We dragged our half drenched asses with the still assembled tent to the shop we had rented from; but there was no shelter for us there either. Like an animal, we inspected various spots and plopped ourselves on the most protected (by few rocks and other tents, also as far from the edge as possible) and least mucky piece of land. The tent owner zipped us in and warned us to not unzip the tent no matter what. There was now a sense of security in knowing that I would drag 20 other tents with me if I took flight again.
Lightning lit up Triund relentlessly while hail persistently tried to rip through our tent. As I lay there drenched, shivering in my sleeping bag next to my snoring friend I wondered if “I’d ever see civilization again?”; “Would I see another sunrise?”; “Was this the end?”, when the winds picked up again and I was pulled out my open-eyed nightmare.
Next thing I know, the entire tent has been pushed down on me. As I lay there flat on my back, suffocating under the tent while the hail stabbed me, I started to laugh. In total acceptance of the dangers around me, there was a weird sense of freedom in that moment. Being on that open ridge, exposed to roaring thunder and lightning, I felt more alive than I ever had. The fleeting nature of our lives; that we live through in such oblivion had never been so clear to me.
The winds slowed, the tent went back to normal and believe it or not I actually managed to sleep through that thunder storm. As soon as dawn broke, the snowcapped peaks glistened gold against the bluest sky I’d ever seen. With a hot cup of chai, I soaked in the chirping birds, grazing sheep and sparkling green grass. Smiling at my new self, ‘the survivor of the storm’.
500 people ran down Triund that day. Every café, street corner, souvenir shop of Mcleod Ganj was abuzz with stories of terrified campers from Triund top. The locals laughed and the tourists swore they would never go back to Triund.
As for me, I cannot wait to go back; and beyond.
Everyone today is a “traveler” and every “traveler” wants to “find themselves”. Often we get on a plane, get off at a tourist spot and see everything around us through the screens of our phones and view-finder’s on our cameras.
Travelling has become more about posting stories, clicking pictures (that you will never see again) or making vlogs. But do we actually try to find ourselves? Do we leave behind the world we come from and try to connect with the world we have come to? To experience it, soak it in, live in it?
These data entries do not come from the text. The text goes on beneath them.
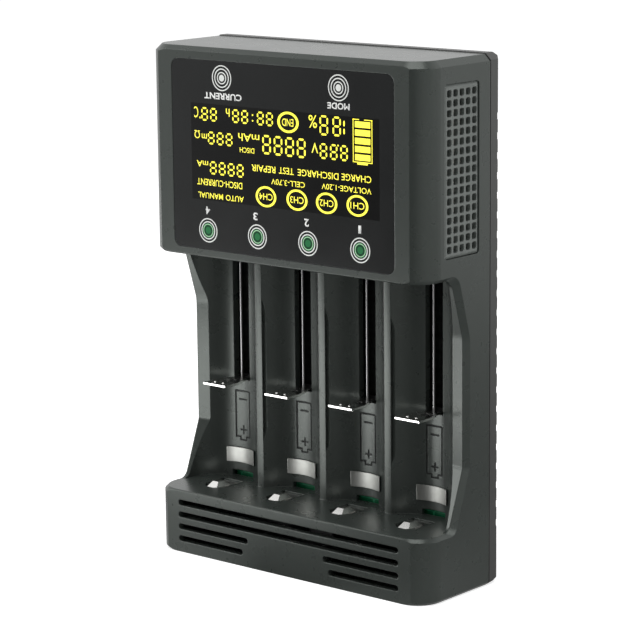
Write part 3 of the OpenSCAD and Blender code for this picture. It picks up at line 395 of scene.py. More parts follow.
# Painted shade: the contact board is painted black below 17.4 mm, where it is seen through the foot's
# vents.
CONTACT_BOARD = SolderMask("contact_board", (0.002, 0.2, 0.075), roughness=0.5, specular=0.3, relief=0.25,
                           relief_scale=700.0, relief_depth=0.03, edge=0.05, hole=(0.01, 0.24, 0.1),
                           painted_shade_below=17.4)
GLASS = Pane("glass", (0.02, 0.02, 0.018), roughness=0.12)
FIELD = Pane("display_field", (0.0022, 0.0024, 0.0022), roughness=0.2, specular=0.22, gloss_drift=0.02)
WHITE_PRINT = Finish("white_print", (0.93, 0.94, 0.92), roughness=0.45, relief=0.2, relief_scale=4000.0,
                     relief_depth=0.005)
RING_PRINT = Finish("ring_print", (0.88, 0.9, 0.87), roughness=0.45, relief=0.2, relief_scale=4000.0,
                    relief_depth=0.005)
LIT_YELLOW = Glow("lit_yellow", (0.86, 0.78, 0.05), roughness=0.4, strength=0.95)
GREEN_RING = Glow("green_ring", (0.33, 0.6, 0.36), roughness=0.4, specular=0.12, strength=0.3)
GREEN_CORE = Glow("green_core", (0.01, 0.1, 0.032), roughness=0.4, specular=0.12, strength=0.8)
GREEN_HALO = Glow("green_halo", (0.001, 0.03, 0.01), roughness=0.4, specular=0.12, strength=0.8)

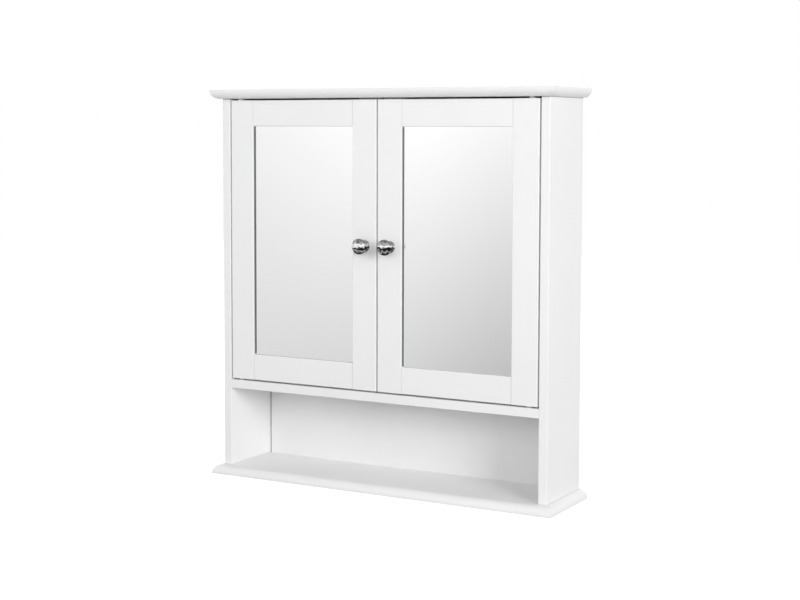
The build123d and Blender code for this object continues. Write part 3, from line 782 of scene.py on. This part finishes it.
def addSoftBox(name, place, width, height, watts):
    lamp = bpy.data.lights.new(name, "AREA")
    lamp.shape = "RECTANGLE"
    lamp.size = width
    lamp.size_y = height
    lamp.energy = watts
    box = bpy.data.objects.new(name, lamp)
    scene.collection.objects.link(box)
    ahead = Vector(studio["aim"]) - Vector(place)
    box.matrix_world = Matrix.Translation(place) @ ahead.to_track_quat("-Z", "Y").to_matrix().to_4x4()
    box.visible_camera = False
    box.visible_glossy = False


def gradientCard():
    # what the mirrors see from the camera's side: a soft grey falling to the floor, unseen by anything else
    material = bpy.data.materials.new("gradientCard")
    material.use_nodes = True
    tree = material.node_tree
    tree.nodes.clear()
    axes = objectAxes(tree)
    half = mirrorCard["half"]
    rise = remap(tree, axes["z"], (0, mirrorCard["toneHeight"]))
    blend = tree.nodes.new("ShaderNodeMix")
    blend.data_type = "RGBA"
    tree.links.new(rise, blend.inputs["Factor"])
    tree.links.new(toneAcross(tree, axes, "lowTones"), blend.inputs[6])
    tree.links.new(toneAcross(tree, axes, "highTones"), blend.inputs[7])
    fade = mirrorCard["fade"]
    xMask = bandOf(tree, axes["x"], -1, half - fade / 2, fade / 2)
    zMask = bandOf(tree, axes["z"], -1, mirrorCard["high"] - fade / 2, fade / 2)
    mask = product(tree, xMask, zMask)
    glow = tree.nodes.new("ShaderNodeEmission")
    glow.inputs["Strength"].default_value = mirrorCard["gain"]
    tree.links.new(blend.outputs[2], glow.inputs["Color"])
    clear = tree.nodes.new("ShaderNodeBsdfTransparent")
    mix = tree.nodes.new("ShaderNodeMixShader")
    out = tree.nodes.new("ShaderNodeOutputMaterial")
    tree.links.new(mask, mix.inputs["Fac"])
    tree.links.new(clear.outputs["BSDF"], mix.inputs[1])
    tree.links.new(glow.outputs["Emission"], mix.inputs[2])
    tree.links.new(mix.outputs["Shader"], out.inputs["Surface"])
    low, high, y = (mirrorCard[key] for key in ("low", "high", "y"))
    mesh = bpy.data.meshes.new("gradientCard")
    mesh.from_pydata([(-half, y, low), (half, y, low), (half, y, high), (-half, y, high)], [], [(0, 1, 2, 3)])
    mesh.materials.append(material)
    card = bpy.data.objects.new("gradientCard", mesh)
    scene.collection.objects.link(card)
    card.visible_camera = False
    card.visible_diffuse = False
    card.visible_shadow = False
    card.visible_transmission = False


paleFloor()
softRoom()
for boxName, boxValues in studio["softBoxes"].items():
    addSoftBox(boxName, *boxValues)
gradientCard()
print("stage and light set")
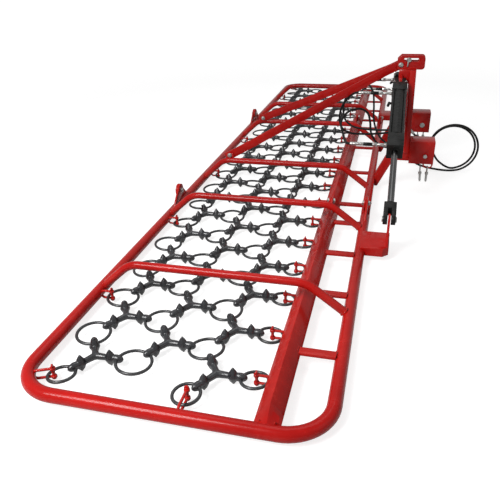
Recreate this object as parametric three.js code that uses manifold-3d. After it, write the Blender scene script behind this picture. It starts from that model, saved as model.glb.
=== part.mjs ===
// Chain harrow: a centre frame on a three-point headstock, two folding wings, a mat of cast
// tine links and rings, and a hydraulic ram for each wing. X runs ahead, Y to the left, Z up.
import * as THREE from "three";
import { mergeVertices } from "three/addons/utils/BufferGeometryUtils.js";
import Module from "manifold-3d";

const wasm = await Module();
wasm.setup();

// Frame. Lengths are millimetres, and x = 0, z = 0 is the rear tube's centreline.
const frameLength = 1035; // rear tube to front tube, between centrelines
const frameWidth = 4950; // between the two end tubes' centrelines
const tubeDiameter = 48.3;
const tubeWall = 4;
const tubeSides = 12;
const boreSides = 8;
const cornerRadius = 150;
const cornerSteps = 4;
const clearance = 0.3; // between pieces that touch
const runningGap = 0.6; // between pieces that slide past each other
const overrun = 4; // cutters pass their work by this
const weldDepth = 5; // welded pieces sink this far into what carries them
const weldTolerance = 0.001;
const memberWidth = 43; // centre section's front box member
const memberHeight = 50;
const memberWall = 5;

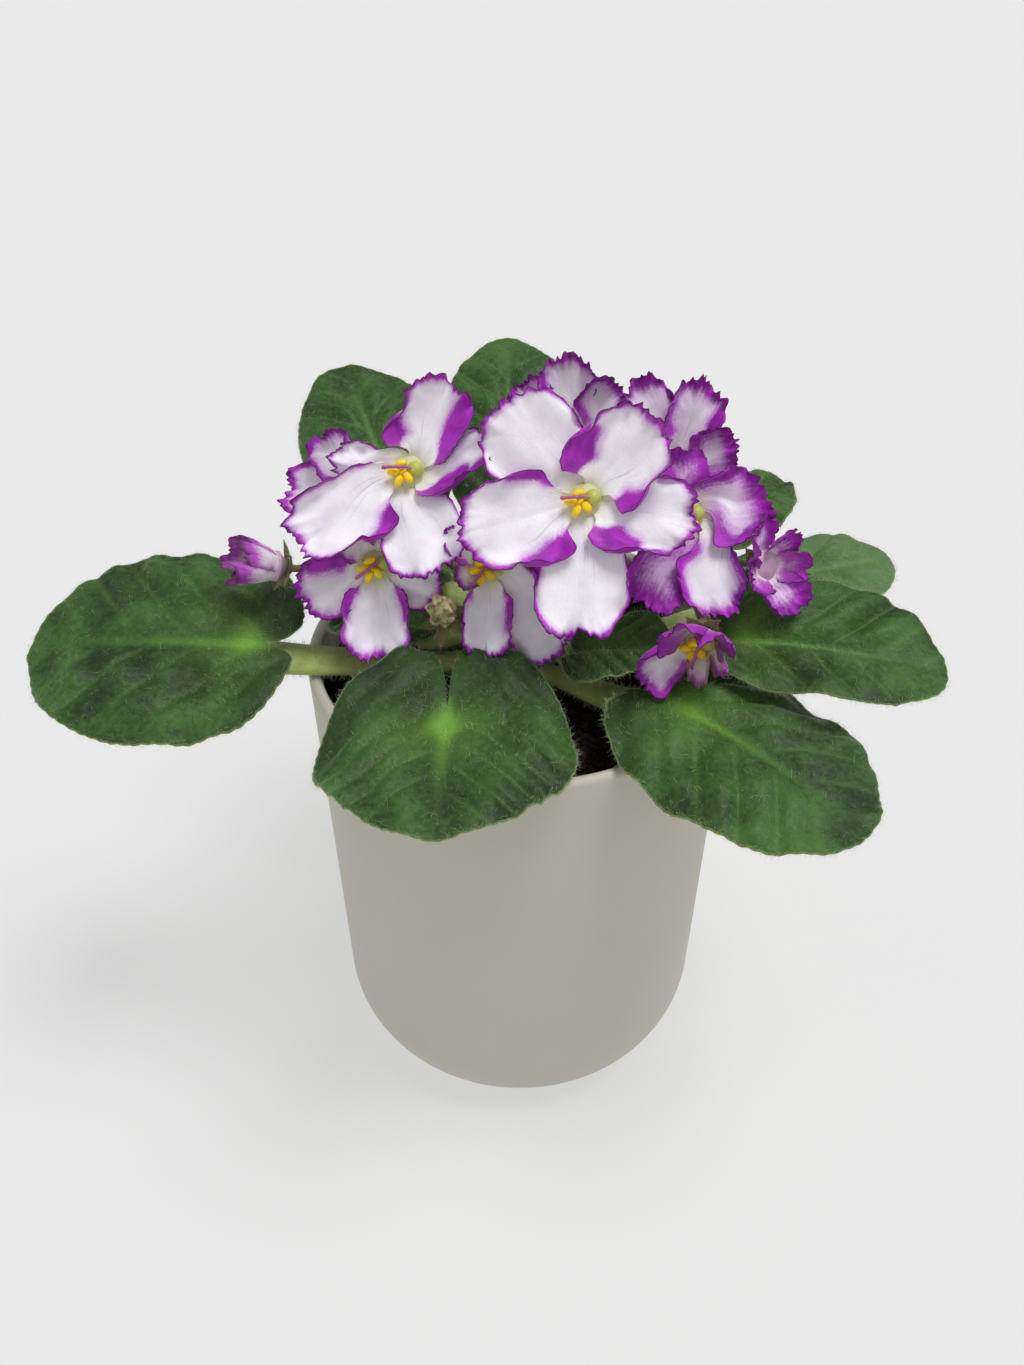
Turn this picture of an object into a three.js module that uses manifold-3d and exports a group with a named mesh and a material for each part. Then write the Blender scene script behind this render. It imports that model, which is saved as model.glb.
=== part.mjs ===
// Potted African violet: a tapered, round-footed cover pot filled with potting mix, and in it a rosette of
// twelve stalked heart-shaped leaves below a dome of frilled white and purple blooms on four flower stems.
// Millimetres, +Z up. The origin is the middle of the pot's foot, and the plant's best side faces -Y.
import * as THREE from "three";
import { mergeVertices } from "three/addons/utils/BufferGeometryUtils.js";
import Module from "manifold-3d";

const wasm = await Module();
wasm.setup();

const UP = new THREE.Vector3(0, 0, 1);
const GAP = 0.3; // clearance between two pieces that touch
const TURN = 2 * Math.PI;

// ---------------------------------------------------------------- driving dimensions

const POT = {
  height: 148, rimRadius: 60, footRadius: 55.5, footRound: 27.5,
  wall: 3.4, floor: 5, innerRound: 24, sides: 40,
};
const SOIL = { top: 137, crumb: 0.8, clearance: 0.5, holeDepth: 24, sides: 22, rings: 4 };
const CROWN = { radius: 8, taper: 6.2, top: 157, sides: 12 };

const LEAF = {
  thickness: 1.0, centre: 0.42, spokes: 24, rings: 3, crowding: 1.15, notch: 0.17,
  tipPower: 2.0, lobePower: 2.5,
  groove: 1.2, grooveWidth: 0.09, puff: 0.7, veinPitch: 0.2, veinSlant: 0.9, crenation: 0.014,
};
const STALK = { rootWide: 2.6, rootHigh: 2.3, endWide: 3.2, endHigh: 1.8, sides: 7, steps: 5, reach: 4 };

// Each leaf: where its blade meets the stalk, its tip, its width, and how it is shaped. "arch" is the angle
// it bends through from base to tip, "roll" turns it about its length, "cup" is how far its sides droop,
// "lobe" is how far the heart lobes reach back, as a share of the length, and "lift" raises them.
const LEAVES = [
  { name: "left", base: [-68, -13, 157], tip: [-137, -3, 150], width: 66, arch: 18, roll: -17,
    cup: 3, lobe: 0.12, lift: 2, rootHeight: 143 },
  { name: "front_left", base: [-17, -40, 153], tip: [-16, -87, 156], width: 67, arch: 42, roll: 2,
    cup: 6, lobe: 0.34, lift: 15, rootHeight: 143 },
  { name: "front_right", base: [38, -33, 154], tip: [82, -77, 147], width: 57, arch: 30, roll: 0,
    cup: 5, lobe: 0.18, lift: 3, rootHeight: 143 },
  { name: "right", base: [54, -14, 160], tip: [112, -27, 157], width: 41, arch: 30, roll: 12,
    cup: -4, lobe: 0.1, lift: 2, rootHeight: 148 },
  { name: "right_upper", base: [57, 10, 158], tip: [106, 16, 165], width: 38, arch: 28, roll: 4,
    cup: 3, lobe: 0.1, lift: 1, rootHeight: 143 },
  { name: "right_back", base: [47, 34, 166], tip: [81, 45, 174], width: 34, arch: 26, roll: 0,
    cup: 4, lobe: 0.1, lift: 1, rootHeight: 148 },
  { name: "back_right", base: [22, 54, 166], tip: [33, 90, 180], width: 36, arch: 24, roll: 4,
    cup: 4, lobe: 0.1, lift: 1, rootHeight: 143 },
  { name: "back", base: [-4, 54, 170], tip: [-3, 100, 196], width: 41, arch: 30, roll: -2,
    cup: 5, lobe: 0.12, lift: 1, rootHeight: 148 },
  { name: "back_left", base: [-37, 48, 165], tip: [-57, 98, 187], width: 46, arch: 26, roll: -6,
    cup: 5, lobe: 0.12, lift: 1, rootHeight: 143 },
  { name: "inner_front", base: [14, -12, 154], tip: [40, -20, 161], width: 31, arch: 24, roll: 0,
    cup: -1, lobe: 0.06, lift: 1, rootHeight: 153 },
  { name: "inner_left", base: [-25, 0, 154], tip: [-54, -1, 155], width: 26, arch: 20, roll: 0,
    cup: -2, lobe: 0.1, lift: 1, rootHeight: 153 },
  { name: "inner_back", base: [-20, 15, 162], tip: [-44, 32, 173], width: 26, arch: 20, roll: 0,
    cup: -2, lobe: 0.1, lift: 1, rootHeight: 153 },
];

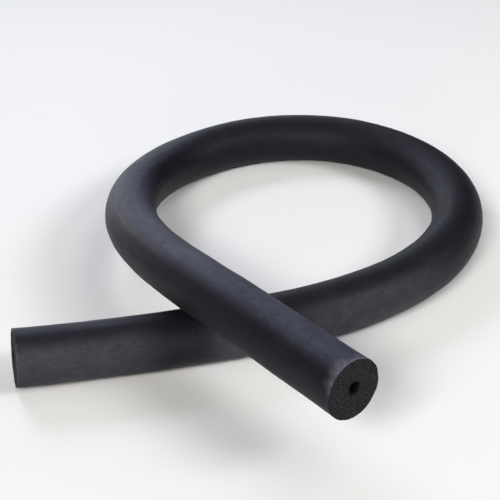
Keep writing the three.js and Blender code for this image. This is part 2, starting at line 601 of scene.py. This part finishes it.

Or are we just trying to impress the circles on our social media apps? Don’t travel for your phones, “Travel for you Soul”.
That night, a storm hit Triund again. From the safety of the balcony at my hostel I looked at the lightening, the clouds and the rain. Sipping on my chai and smirking at the roaring thunder, hoping this storm too would help calm the storm inside a traveler.